1. How do I fix jagged shadow edges on Tripo AI models when cel-shading?

A: Smoothing vertex normals and adjusting the shadow terminator offset in the DCC software resolves jaggedness. Jagged edges occur when the toon shader's hard threshold interacts with dense or unsmoothed geometry. By recalculating the custom split normals or applying a normal transfer modifier, the surface data is smoothed. Additionally, increasing the shadow terminator offset in the render settings pushes the shadow calculation past the problematic geometry, resulting in a clean, sharp line characteristic of traditional animation.

2. Should I use the default Tripo textures for 2D anime lookdev?

A: It is highly recommended to ignore baked lighting textures and instead use flat color nodes or heavily simplified albedo maps. Default textures often contain photorealistic ambient occlusion and directional lighting that conflict with dynamic toon shaders. For a genuine 2D look, the base material must be completely flat, allowing the stepped color ramps and real-time scene lights to dictate all shading and highlights without interference from pre-calculated texture data.

3. Which export format retains the best data for NPR outlines?

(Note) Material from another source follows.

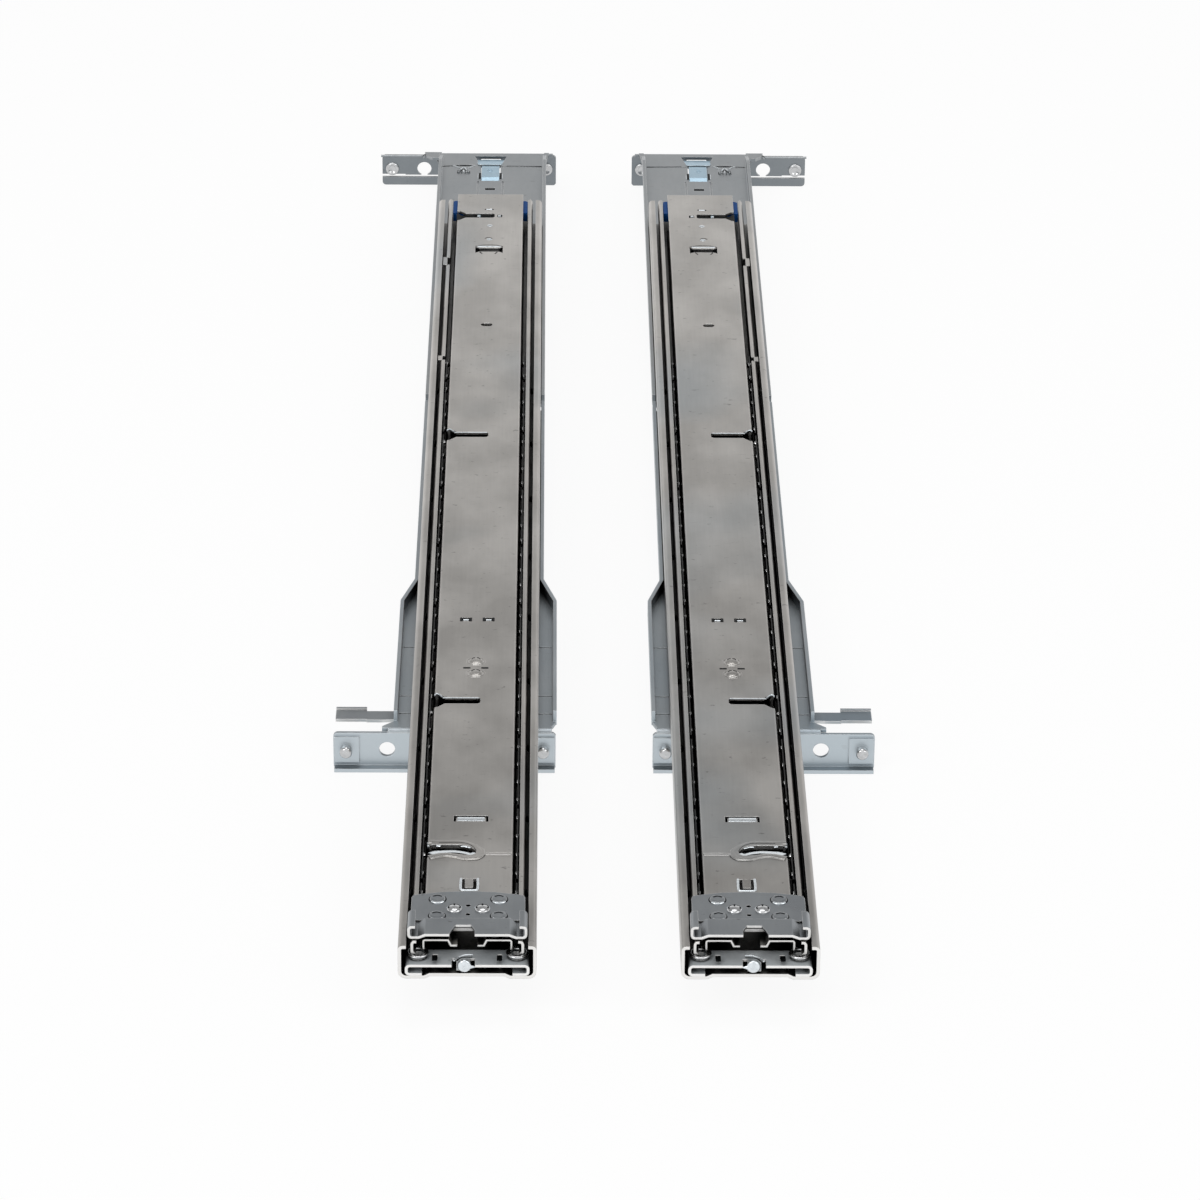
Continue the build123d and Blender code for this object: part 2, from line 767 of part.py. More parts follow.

A: FBX or OBJ formats are the most reliable choices to ensure hard edges and vertex normals transfer perfectly for inverted hull outlines. The inverted hull technique relies entirely on accurate vertex normal direction to push the duplicate mesh outward evenly. These formats preserve the explicit normal data established during generation, preventing the stylized ink lines from breaking, pinching, or rendering with inconsistent thickness in the final lookdev output.